NaturalBoost answers these questions by predicting distribution parameters (e.g., mean and variance for a Normal distribution).
Quick Start¶
import numpy as np
import openboost as ob
# Train probabilistic model
model = ob.NaturalBoostNormal(n_trees=100, max_depth=4)
model.fit(X_train, y_train)
# Point prediction (mean)
mean = model.predict(X_test)
# 90% prediction interval
lower, upper = model.predict_interval(X_test, alpha=0.1)
# Check coverage
coverage = np.mean((y_test >= lower) & (y_test <= upper))

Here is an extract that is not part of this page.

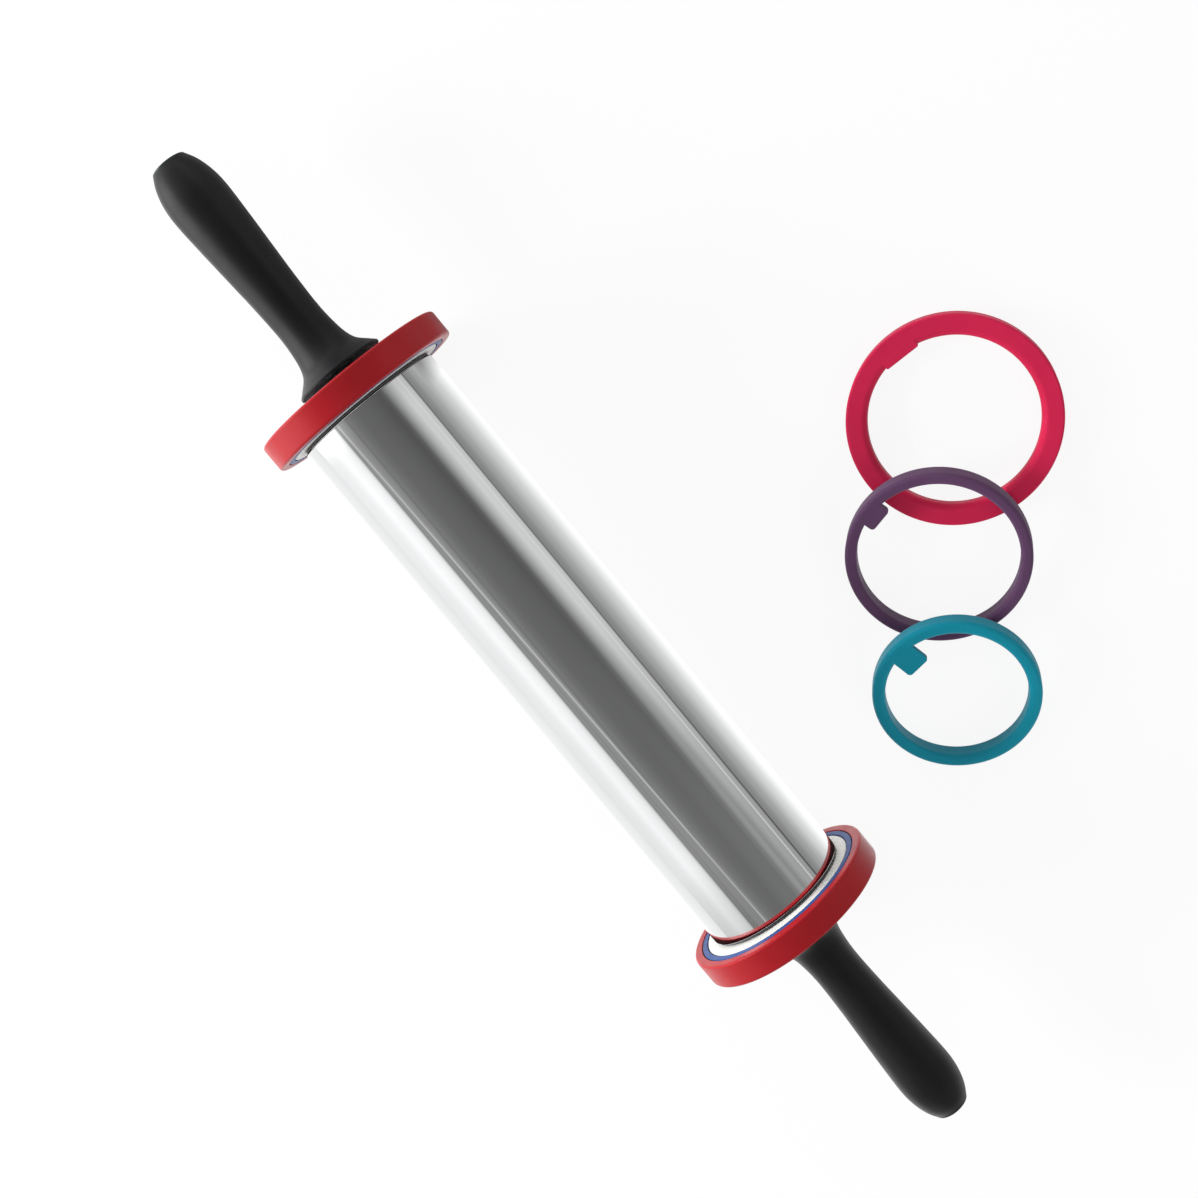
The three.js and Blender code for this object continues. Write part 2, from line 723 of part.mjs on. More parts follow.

print(f"Coverage: {coverage:.1%}") # Should be ~90%
Available Models¶
| Model | Distribution | Use Case |
|---|---|---|
NaturalBoostNormal |
Gaussian | General uncertainty |
NaturalBoostLogNormal |
Log-Normal | Positive skewed (prices) |
NaturalBoostGamma |
Gamma | Positive continuous |
NaturalBoostPoisson |
Poisson | Count data |
NaturalBoostStudentT |
Student-t | Heavy tails, outliers |
NaturalBoostTweedie |
Tweedie | Insurance claims (Kaggle!) |
NaturalBoostNegBin |
Negative Binomial | Sales forecasting (Kaggle!) |
Distribution Output¶
For full control, use predict_distribution():
output = model.predict_distribution(X_test)
# Access distribution parameters
mean = output.mean()
std = output.std()
variance = output.variance()
# Prediction intervals
lower, upper = output.interval(alpha=0.1) # 90% interval
# Negative log-likelihood
nll = output.nll(y_test)
print(f"Mean NLL: {np.mean(nll):.4f}")
Monte Carlo Sampling¶
Sample from the predicted distribution for downstream analysis:
# Draw samples
samples = model.sample(X_test, n_samples=1000) # Shape: (1000, n_test)
# Risk analysis
threshold = 10.0
prob_exceed = np.mean(samples > threshold, axis=0) # P(Y > 10)
# Quantile estimation
q90 = np.percentile(samples, 90, axis=0)
Performance vs NGBoost¶
| Samples | NGBoost | NaturalBoost (GPU) | Speedup |
|---|---|---|---|
| 5,000 | 5.2s | 1.9s | 2.8x |
| 10,000 | 10.6s | 1.9s | 5.6x |
| 20,000 | 22.2s | 2.0s | 11.3x |
Best Practices¶
- Use shallower trees (
max_depth=3-4) - better for uncertainty estimation - Train longer - NaturalBoost learns 2+ parameters per sample
- Evaluate with NLL - not just RMSE